Turnips for The Year of the Root Crop (And Beyond)

First, the confession: I didn’t grow them, but I’m eating them like crazy. I get turnips (and carrots and more) from our friend, Theresa Mycek, the grower/manager of Colchester CSA, who lives just down the road and grows a fabulous selection of carrots, beets, turnips, and daikon radishes (and the proverbial more).
Root veggies as a hostess gift

I’ve always loved vegetables, but I didn’t used to like turnips ONE BIT until I had some fresh from the ground – and not overcooked.  Old, and overcooked they’re bitter and icky. Fresh and well cooked, they’re really good. Theresa grows three kinds of turnips – Purple Top, Hakurei, and Gold Ball. Purple Top, with pretty purple shoulders, is what we usually see in the grocery store. Hakurei is a white globe that’s crisp, and slightly juicier and milder than the purple top, so in addition to being good cooked, it’s nice cut up raw in a salad or shredded in coleslaw like a radish. Gold Ball turnips have creamy, pale yellow flesh and are sweeter than Purple Top, especially when roasted.

Turnips (brassica rapa), which are relatively high in Vitamin C, are members of the same family as broccoli, kohlrabi (aka turnip cabbage), and rutabaga, (aka Swedish turnip or Swedes). The turnip itself is a large taproot, whose leaves are also edible. People over here on the Eastern Shore often stew the greens with bacon or ham and some onions or sauté the young leaves.
Neeps (turnips) and carrots, washed

Turnips take 40 to 65 days from seed to maturity, depending on variety. For example, Southern Exposure Seed Exchange’s fall-planted Amber Globe turnip is 63 days to maturity, while the spring-planted Nabo Roxo Comprido turnips reach maturity after only 40 days. Turnips are generally cool weather crops; you can sow seed practically as soon as you can get into the garden in spring. Succession plant if you want a steady crop until the heat sets in in June, then sow them again in August for fall and winter eating. You can actually grow turnips in containers too, being sure to thin them so they have sufficient space to grow. Below is a link to a list of turnip growing tips.

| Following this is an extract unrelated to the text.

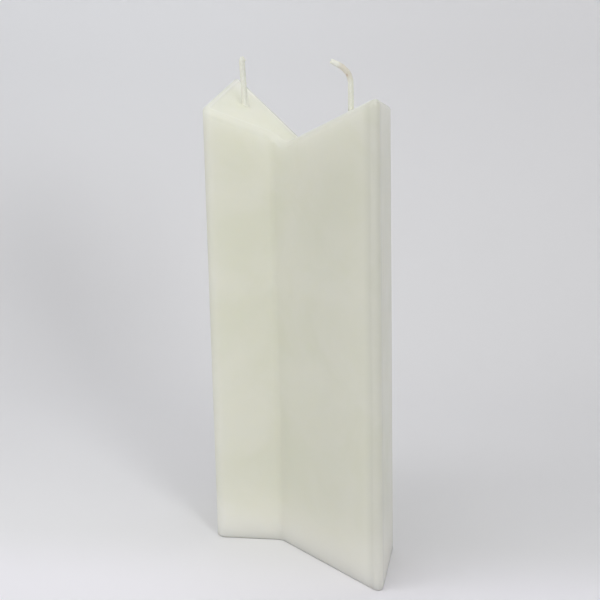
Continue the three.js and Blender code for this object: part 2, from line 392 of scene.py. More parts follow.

Turnips and carrots prepped for roasting

I didn’t learn to enjoy turnips until I began to grow them myself. We’d usually steam and mash them with caramelized onions, parmesan and a little splash of cream, like rich mashed potatoes – and they’re delicious! Some roasted garlic adds a little dash of je ne sais quoi. But there are other ways to cook them. For Christmas this year, I roasted some in the pan with the leg of lamb along with potatoes, carrots and onions. Yum yum yum. Usually, though, I dice, season and roast them and keep them in the frig to pull out when I want. They’re delicious as a side dish with chicken or goose (or duck or whatever else your resident Visigoth drags home).  More often, I pull a handful out of the container in the frig, warm them a little and add them to salad with toasted hazelnuts and blue cheese with a splash of pear or fig vinegar and olive oil.

To roast turnips:
Peel and dice turnips into whatever sized pieces you like. I usually do them about ¾ of an inch because they shrink as they roast, and I like to have the outsides toasty and the insides still soft. Others cut them small for a chewier texture.
Toss them with maple syrup or honey, salt, pepper and a bit of oil with whatever spices you like to add.  I usually do either berbere spice or smoked paprika and Adobo. Curry’s nice too. Toast at 350F for about 35 minutes or until desired doneness.
Roasted Gold Ball turnips with lettuce, stilton, and toasted walnuts

4 Comments on “Turnips for The Year of the Root Crop (And Beyond)

  1. They look delicious Nancy. Now all you have to do is substitute a leg of venison for the leg of lamb and you have a perfect HIEI (harvest it eat it) dinner.


  2. So far, I have not been a turnip fan. That is until I tried the Hakurei turnips. I was so suprised to find a turnip that is sweet (not spicy or pungent at all). It has become a regular addition to my salads! I am so happy I found yet another vegetable to grow for my winter garden. BTW, we are still eating from my garden, daily!


  3. Sabine, daily? Gosh. You've got it well in hand! I just canned my way through fall, and occasionally go out and clip a few straw herbs for salads and soups. My hat's off to you. I need to come down and see you garden, and chickens!


  4. Sorry it's taken me so long to respond, Kent, and in the end, negatively, since I don't particularly like venison. We get a fair amount over here, and while I eat a lot of wild critters (my husband hunts), venison, even venison stew, which I make occasionally using lemon pepper jelly instead of plum or currant jelly, just doesn't do it for me unless there's LOTS of red wine to wash it down with! But the lamb,ah, the lamb! We have for years bought from friends who raise sheep, so it's ALMOST am HIEI dinner.